Task: Which lines in the material below contain the word "handed"? Copy each of them.

# start of Records

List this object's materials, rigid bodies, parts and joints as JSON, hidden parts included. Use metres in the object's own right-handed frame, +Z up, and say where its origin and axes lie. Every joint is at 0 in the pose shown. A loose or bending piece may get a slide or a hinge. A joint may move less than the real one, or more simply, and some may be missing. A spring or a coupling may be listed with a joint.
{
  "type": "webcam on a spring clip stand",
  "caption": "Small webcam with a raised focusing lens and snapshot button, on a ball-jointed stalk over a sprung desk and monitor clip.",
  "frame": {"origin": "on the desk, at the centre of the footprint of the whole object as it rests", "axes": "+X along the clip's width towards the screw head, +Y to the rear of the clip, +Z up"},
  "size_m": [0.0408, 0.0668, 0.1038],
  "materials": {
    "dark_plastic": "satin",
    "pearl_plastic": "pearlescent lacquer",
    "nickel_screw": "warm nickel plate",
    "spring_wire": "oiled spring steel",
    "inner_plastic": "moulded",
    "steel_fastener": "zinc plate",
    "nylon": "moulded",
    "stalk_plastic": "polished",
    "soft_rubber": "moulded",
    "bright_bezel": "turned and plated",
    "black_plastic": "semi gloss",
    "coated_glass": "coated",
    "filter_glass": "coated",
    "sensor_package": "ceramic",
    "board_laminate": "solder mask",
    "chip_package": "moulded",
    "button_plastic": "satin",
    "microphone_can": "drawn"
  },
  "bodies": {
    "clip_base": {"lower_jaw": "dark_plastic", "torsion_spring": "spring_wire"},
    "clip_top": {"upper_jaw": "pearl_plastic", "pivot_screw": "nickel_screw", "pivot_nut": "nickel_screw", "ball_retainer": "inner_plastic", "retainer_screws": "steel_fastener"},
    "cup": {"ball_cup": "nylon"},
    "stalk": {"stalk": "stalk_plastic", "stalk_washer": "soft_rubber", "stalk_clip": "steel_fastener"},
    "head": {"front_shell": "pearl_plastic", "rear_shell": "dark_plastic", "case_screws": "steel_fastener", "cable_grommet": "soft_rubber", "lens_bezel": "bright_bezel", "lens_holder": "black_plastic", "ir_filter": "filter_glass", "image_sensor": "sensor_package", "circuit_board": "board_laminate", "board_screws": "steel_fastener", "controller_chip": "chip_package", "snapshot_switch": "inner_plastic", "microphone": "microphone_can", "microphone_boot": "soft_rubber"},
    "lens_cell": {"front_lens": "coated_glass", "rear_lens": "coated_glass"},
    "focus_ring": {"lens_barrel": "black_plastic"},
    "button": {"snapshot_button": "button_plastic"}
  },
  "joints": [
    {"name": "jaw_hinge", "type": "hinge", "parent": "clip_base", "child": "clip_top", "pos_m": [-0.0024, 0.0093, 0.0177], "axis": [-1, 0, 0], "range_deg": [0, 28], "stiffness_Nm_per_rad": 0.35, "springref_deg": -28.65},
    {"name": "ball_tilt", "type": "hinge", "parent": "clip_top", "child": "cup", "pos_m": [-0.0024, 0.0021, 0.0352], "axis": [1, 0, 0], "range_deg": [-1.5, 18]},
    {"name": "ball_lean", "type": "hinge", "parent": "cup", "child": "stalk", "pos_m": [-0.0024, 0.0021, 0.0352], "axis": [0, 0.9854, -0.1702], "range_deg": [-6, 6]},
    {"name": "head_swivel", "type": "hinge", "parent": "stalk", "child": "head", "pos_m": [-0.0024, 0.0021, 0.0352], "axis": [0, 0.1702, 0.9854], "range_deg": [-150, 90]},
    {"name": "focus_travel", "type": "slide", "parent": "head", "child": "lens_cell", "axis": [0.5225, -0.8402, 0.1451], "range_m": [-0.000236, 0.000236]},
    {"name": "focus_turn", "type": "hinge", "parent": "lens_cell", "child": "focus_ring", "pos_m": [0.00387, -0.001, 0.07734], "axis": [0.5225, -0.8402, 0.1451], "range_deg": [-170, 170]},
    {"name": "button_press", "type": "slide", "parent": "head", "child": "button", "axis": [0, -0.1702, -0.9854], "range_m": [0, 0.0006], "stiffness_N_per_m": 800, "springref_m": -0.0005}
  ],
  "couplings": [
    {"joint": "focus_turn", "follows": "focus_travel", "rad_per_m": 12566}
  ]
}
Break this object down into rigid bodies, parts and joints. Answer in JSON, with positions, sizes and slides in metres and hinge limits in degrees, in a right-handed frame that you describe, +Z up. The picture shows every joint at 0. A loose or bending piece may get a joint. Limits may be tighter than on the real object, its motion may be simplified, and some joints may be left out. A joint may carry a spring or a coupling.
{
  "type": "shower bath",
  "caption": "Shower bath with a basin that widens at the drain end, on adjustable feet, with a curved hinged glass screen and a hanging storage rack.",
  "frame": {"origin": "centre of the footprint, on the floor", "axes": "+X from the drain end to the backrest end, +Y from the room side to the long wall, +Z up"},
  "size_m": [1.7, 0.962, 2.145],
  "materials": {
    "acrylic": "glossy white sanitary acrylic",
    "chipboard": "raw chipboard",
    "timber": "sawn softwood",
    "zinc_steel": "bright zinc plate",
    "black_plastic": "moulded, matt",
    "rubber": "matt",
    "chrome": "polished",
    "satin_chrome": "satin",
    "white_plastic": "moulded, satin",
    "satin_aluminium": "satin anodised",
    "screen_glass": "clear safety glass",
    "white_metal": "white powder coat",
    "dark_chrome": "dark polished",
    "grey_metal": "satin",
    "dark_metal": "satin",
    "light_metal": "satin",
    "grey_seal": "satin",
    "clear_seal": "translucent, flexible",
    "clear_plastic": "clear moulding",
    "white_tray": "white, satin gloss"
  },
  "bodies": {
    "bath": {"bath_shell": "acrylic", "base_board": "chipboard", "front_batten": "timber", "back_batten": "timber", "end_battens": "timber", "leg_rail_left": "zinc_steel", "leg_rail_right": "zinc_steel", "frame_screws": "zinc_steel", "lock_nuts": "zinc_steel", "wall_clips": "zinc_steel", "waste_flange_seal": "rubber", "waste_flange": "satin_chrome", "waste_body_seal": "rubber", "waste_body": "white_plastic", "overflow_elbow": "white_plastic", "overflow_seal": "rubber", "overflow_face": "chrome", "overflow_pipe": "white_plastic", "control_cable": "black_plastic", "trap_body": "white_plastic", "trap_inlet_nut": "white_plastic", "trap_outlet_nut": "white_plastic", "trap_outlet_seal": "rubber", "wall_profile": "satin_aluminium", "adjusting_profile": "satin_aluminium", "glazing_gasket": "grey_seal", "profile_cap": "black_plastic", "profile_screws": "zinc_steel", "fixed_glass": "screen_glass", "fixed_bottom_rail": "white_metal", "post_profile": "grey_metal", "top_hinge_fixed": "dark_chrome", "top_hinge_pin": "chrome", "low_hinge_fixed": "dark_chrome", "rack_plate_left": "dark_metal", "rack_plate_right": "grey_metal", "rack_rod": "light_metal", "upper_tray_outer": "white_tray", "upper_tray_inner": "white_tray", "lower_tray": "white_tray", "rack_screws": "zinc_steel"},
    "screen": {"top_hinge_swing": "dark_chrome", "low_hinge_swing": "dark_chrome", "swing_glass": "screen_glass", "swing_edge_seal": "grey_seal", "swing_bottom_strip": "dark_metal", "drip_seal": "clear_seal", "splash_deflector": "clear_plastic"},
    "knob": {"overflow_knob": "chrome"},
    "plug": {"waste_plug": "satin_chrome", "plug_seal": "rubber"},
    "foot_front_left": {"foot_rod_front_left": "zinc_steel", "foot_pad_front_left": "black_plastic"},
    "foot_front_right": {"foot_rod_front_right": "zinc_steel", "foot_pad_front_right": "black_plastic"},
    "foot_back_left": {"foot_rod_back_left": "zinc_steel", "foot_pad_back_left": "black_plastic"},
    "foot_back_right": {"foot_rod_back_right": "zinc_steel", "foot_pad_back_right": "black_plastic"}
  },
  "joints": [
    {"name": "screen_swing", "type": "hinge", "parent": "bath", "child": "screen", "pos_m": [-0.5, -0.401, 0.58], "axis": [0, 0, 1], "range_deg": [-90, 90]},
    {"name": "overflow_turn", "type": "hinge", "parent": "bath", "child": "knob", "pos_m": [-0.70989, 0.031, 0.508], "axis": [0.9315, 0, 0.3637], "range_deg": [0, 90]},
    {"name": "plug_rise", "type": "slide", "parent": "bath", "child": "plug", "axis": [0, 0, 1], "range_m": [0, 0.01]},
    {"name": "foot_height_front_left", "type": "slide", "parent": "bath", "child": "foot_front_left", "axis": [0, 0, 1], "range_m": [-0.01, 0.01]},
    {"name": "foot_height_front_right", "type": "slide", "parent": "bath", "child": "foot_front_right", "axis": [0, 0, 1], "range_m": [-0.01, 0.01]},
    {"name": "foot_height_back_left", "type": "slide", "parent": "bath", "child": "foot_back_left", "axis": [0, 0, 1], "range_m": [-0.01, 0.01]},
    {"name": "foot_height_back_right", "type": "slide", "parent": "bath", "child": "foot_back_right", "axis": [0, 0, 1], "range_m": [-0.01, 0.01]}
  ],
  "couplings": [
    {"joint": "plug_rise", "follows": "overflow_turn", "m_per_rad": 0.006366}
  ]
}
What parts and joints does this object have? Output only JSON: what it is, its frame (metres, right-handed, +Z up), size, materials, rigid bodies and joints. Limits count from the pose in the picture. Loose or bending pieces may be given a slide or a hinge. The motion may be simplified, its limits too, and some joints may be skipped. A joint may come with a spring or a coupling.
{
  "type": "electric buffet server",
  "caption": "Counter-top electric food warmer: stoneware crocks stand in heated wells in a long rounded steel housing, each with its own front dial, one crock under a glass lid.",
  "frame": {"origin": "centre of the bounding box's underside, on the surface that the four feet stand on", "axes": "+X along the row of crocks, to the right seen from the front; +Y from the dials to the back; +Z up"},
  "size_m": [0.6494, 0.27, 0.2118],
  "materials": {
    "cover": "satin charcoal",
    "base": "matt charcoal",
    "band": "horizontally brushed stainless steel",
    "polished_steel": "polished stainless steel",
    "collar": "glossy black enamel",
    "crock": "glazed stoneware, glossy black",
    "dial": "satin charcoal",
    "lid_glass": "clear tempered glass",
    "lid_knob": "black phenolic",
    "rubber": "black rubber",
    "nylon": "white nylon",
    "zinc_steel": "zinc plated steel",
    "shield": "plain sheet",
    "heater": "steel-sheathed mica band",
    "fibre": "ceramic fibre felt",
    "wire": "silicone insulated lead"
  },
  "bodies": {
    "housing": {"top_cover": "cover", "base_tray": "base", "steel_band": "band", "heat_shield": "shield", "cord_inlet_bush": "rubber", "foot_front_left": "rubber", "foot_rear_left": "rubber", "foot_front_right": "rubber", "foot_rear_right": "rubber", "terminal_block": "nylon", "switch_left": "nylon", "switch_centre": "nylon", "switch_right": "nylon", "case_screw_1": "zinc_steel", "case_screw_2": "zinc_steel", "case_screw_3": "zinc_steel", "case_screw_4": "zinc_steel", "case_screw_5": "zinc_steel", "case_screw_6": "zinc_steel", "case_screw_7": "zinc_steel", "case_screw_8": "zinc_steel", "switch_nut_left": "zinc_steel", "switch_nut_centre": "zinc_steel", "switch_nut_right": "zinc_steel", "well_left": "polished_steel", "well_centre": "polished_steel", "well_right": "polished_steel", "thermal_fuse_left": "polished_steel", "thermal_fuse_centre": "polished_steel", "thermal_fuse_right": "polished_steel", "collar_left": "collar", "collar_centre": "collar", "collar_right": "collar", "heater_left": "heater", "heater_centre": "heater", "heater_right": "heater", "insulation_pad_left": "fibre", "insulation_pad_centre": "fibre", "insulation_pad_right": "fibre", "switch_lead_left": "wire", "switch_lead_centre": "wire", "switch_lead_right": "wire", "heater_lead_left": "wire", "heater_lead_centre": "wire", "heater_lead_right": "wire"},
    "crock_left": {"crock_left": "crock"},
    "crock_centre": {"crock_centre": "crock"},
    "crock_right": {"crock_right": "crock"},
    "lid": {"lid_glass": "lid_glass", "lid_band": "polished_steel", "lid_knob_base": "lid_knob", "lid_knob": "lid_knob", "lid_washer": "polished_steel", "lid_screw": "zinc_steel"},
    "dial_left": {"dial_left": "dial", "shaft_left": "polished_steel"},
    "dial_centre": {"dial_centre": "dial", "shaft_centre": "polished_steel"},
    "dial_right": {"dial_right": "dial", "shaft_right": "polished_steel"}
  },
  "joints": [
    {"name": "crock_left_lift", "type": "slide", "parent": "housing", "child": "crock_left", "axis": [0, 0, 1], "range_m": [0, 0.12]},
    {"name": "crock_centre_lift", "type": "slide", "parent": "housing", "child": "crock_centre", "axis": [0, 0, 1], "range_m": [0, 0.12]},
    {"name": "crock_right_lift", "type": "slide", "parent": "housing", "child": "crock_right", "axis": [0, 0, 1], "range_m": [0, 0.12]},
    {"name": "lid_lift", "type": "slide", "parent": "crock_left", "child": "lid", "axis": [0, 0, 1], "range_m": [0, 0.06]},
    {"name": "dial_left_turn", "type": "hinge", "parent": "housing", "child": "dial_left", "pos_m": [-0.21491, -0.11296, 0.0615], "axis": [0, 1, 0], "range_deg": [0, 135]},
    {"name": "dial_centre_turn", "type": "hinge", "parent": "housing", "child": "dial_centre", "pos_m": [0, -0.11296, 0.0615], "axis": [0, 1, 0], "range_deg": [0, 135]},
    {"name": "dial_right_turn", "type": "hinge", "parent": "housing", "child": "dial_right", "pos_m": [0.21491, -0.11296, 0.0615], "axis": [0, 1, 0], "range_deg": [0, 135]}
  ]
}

# end of Records

Answer to the task:
List this object's materials, rigid bodies, parts and joints as JSON, hidden parts included. Use metres in the object's own right-handed frame, +Z up, and say where its origin and axes lie. Every joint is at 0 in the pose shown. A loose or bending piece may get a slide or a hinge. A joint may move less than the real one, or more simply, and some may be missing. A spring or a coupling may be listed with a joint.
Break this object down into rigid bodies, parts and joints. Answer in JSON, with positions, sizes and slides in metres and hinge limits in degrees, in a right-handed frame that you describe, +Z up. The picture shows every joint at 0. A loose or bending piece may get a joint. Limits may be tighter than on the real object, its motion may be simplified, and some joints may be left out. A joint may carry a spring or a coupling.
What parts and joints does this object have? Output only JSON: what it is, its frame (metres, right-handed, +Z up), size, materials, rigid bodies and joints. Limits count from the pose in the picture. Loose or bending pieces may be given a slide or a hinge. The motion may be simplified, its limits too, and some joints may be skipped. A joint may come with a spring or a coupling.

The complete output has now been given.